For whatever the reason, the US cannot seem to tolerate words of criticism from Israel.
A debate can surely be held regarding the wisdom of what Ya’alon said in that closed meeting at Tel Aviv University on Monday, and whether a minister of his rank and stature should play the pundit’s role and critique American foreign policy. And one may wonder aloud about his judgment, especially coming so soon after the January debacle where, in a private conversation, he said Kerry was obsessed with the Israeli-Palestinian conflict, was motivated by a messianic complex, and should just “take his Nobel Prize and leave us alone.”
Ya’alon came under a barrage of criticism for that remark, and – as was the case this week as well – was forced to apologize.
Critics of his January comments slammed him for personalizing the censure. Even Foreign Minister Avigdor Liberman, who in the past has let slip some rather undiplomatic comments about various countries and world leaders, said at the time, “There is no call for personal attacks, even if there are, at times, disagreements.”
Valid point. But this time Ya’alon’s criticism was not personal at all. No mention of the Nobel Prize or the messiah. It was, rather, a general critique of US policies. It was also not stated in a high-profile public forum, but rather in a private discussion that was leaked.
And what did he say that was so egregious, that ignited the wrath of the administration to such a degree that it trotted out an official to say that “given the unprecedented commitment that this administration has made to Israel’s security, we are mystified why the defense minister seems intent on undermining the relationship?” On Iran, Ya’alon did not break any new ground, criticizing the US for letting the Iranians off the ropes with the current round of negotiations, and saying that Washington was being out-negotiated by the Iranians. His line about the Iranians being better negotiators in a Persian bazaar is one he has used often in the past.

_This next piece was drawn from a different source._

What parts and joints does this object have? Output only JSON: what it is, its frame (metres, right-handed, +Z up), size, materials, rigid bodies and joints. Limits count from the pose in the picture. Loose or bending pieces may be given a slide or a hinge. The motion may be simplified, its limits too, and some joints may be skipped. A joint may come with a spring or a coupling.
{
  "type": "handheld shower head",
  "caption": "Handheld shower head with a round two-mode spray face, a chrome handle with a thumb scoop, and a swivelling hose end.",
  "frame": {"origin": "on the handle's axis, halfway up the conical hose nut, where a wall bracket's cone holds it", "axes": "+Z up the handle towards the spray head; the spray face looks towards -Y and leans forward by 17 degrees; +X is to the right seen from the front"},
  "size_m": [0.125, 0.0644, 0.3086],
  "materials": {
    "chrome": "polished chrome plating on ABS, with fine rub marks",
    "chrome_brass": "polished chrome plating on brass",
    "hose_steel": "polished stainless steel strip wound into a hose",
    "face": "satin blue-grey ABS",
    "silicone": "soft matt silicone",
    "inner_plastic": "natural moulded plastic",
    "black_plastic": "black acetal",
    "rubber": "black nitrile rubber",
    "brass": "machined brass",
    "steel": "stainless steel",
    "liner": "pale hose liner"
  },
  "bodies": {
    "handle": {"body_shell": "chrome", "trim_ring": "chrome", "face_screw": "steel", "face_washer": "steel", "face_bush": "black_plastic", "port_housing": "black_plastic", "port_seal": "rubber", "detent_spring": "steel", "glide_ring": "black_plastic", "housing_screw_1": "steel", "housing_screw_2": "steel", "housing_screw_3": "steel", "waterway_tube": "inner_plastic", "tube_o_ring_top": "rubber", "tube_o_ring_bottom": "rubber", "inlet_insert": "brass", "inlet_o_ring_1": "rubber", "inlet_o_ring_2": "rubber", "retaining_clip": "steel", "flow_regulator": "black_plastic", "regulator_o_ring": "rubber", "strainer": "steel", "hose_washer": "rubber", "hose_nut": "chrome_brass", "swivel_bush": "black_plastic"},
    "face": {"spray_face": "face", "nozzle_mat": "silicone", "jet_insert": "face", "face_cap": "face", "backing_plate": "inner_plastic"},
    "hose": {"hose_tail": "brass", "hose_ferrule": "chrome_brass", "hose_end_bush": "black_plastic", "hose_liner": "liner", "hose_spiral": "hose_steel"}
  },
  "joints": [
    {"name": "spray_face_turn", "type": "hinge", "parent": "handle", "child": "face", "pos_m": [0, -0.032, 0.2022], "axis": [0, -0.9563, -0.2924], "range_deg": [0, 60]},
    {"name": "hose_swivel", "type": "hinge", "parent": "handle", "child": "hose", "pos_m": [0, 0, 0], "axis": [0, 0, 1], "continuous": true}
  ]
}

Israel, Ya’alon said, has to approach the Iranian issue “as though we have nobody to look out for us but ourselves.” That is a variation of the oft-repeated line: “Israel has the right to defend itself by itself against any threat.”

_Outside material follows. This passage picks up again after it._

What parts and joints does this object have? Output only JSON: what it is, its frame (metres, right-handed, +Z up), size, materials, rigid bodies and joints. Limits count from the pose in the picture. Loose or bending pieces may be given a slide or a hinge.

Ya’alon’s criticism of the US policy on Iran, and his hint that Obama prefers to push this issue off to the next administration, is a critique often heard both an assertion that is particularly beyond the pale.
His criticism of an overall weakness in US foreign policy is also not breaking any revolutionary new ground. One would have to be blind not to recognize that America’s standing in the region, and in the world, is changing as a result of its reaction to the crisis over the last number of years, including the most recent one in Ukraine.
One would also have to be deaf to domestic US discussions not to realize that there is a potent strain of isolationism among the US public.
“If you sit and wait at home, the terrorism will come again,” Ya’alon warned, sounding a bit like an American official warning Israel what will happen to it if does not totally withdraw from the West Bank.
“Even if you hunker down, it will come,” he said. “This is a war of civilizations. If your image is feebleness, it doesn’t pay in the world. Nobody will replace the United States as global policeman. I hope the United States comes to its senses. If it doesn’t, it will challenge the world order, and the United States is the one that will suffer.”
Should the defense minister have said that he hopes America returns to its senses and charts a different policy? Maybe not.
But how many times have various administration officials said the same thing about Israeli policies? Where Ya’alon skated on thin ice was his comments about American military aid.
“The aid must be put in proportion,” he said. “It is not really an American favor, it’s an interest. It is not as if we only take, we also give not a little,” he added, saying that Israel gives the US “quality intelligence and technology.” Among the technological developments he ticked off were the Iron Dome, the wings of the F-35 stealth fighter, and the Arrow anti-ballistic missile – all Israeli inventions.
He said that with Israel, the US has an “aircraft carrier” in the Middle East which “begins in Metulla, and ends in Eilat.”
Netanyahu, wisely, picked up immediately on the problematic nature of those comments, and in a Knesset speech Wednesday stressed that the US remained Israel’s greatest ally, underlining Israel’s appreciation for the close “security and intelligence cooperation.”
Israel, as poll after poll shows, enjoys broad-based support from the American public, and it is that broad base of support which enables the US Congress to approve each year a $3 billion military aid package to Israel (74 percent of which, by the way, has to be spent in the US). If there was one glaring faux pas in Ya’alon’s comments, it was the appearance of not being sufficiently grateful for that aid.
True, the US reaps dividends from that investment, but it is a massive investment nonetheless. To minimize it is to risk alienating not only the people in Washington, but also in Topeka. And Israel needs those folks in Topeka to ensure that it can count on the votes in Washington.
This week’s incident demonstrated again the administration’s very thin skin when it comes to criticism from Israel. It seemed to go beyond mere annoyance at Ya’alon’s comment about the aid. The defense minister’s overall critique of the US policy seemed to step on a raw nerve.
He gave voice to a trend many in the world are noticing: Washington’s ability to bend the will of others to its desired goals is diminishing.
But rather than getting furious at Ya’alon for stating what for many is the obvious, the administration should consider that if this is what a senior leader of one of its greatest friends in the world is thinking – a friend that wants to see a powerful and respected US – then what is going through the minds of those who do not wish the US well.
The administration should also bear in mind that Ya’alon is not some flaky, obscure minister who is easily dismissed. According to a Channel 2 poll three weeks ago, taken on the one-year anniversary of the government being sworn in, Ya’alon is the most popular minister in the land. And that poll was taken after he called Kerry messianic and obsessive.
Squeezing yet another apology out of Ya’alon for hurt feelings risks ignoring his message – and that message, even if clumsily delivered, is not one that should be summarily dismissed, even if it is uncomfortable for some in Washington to hear.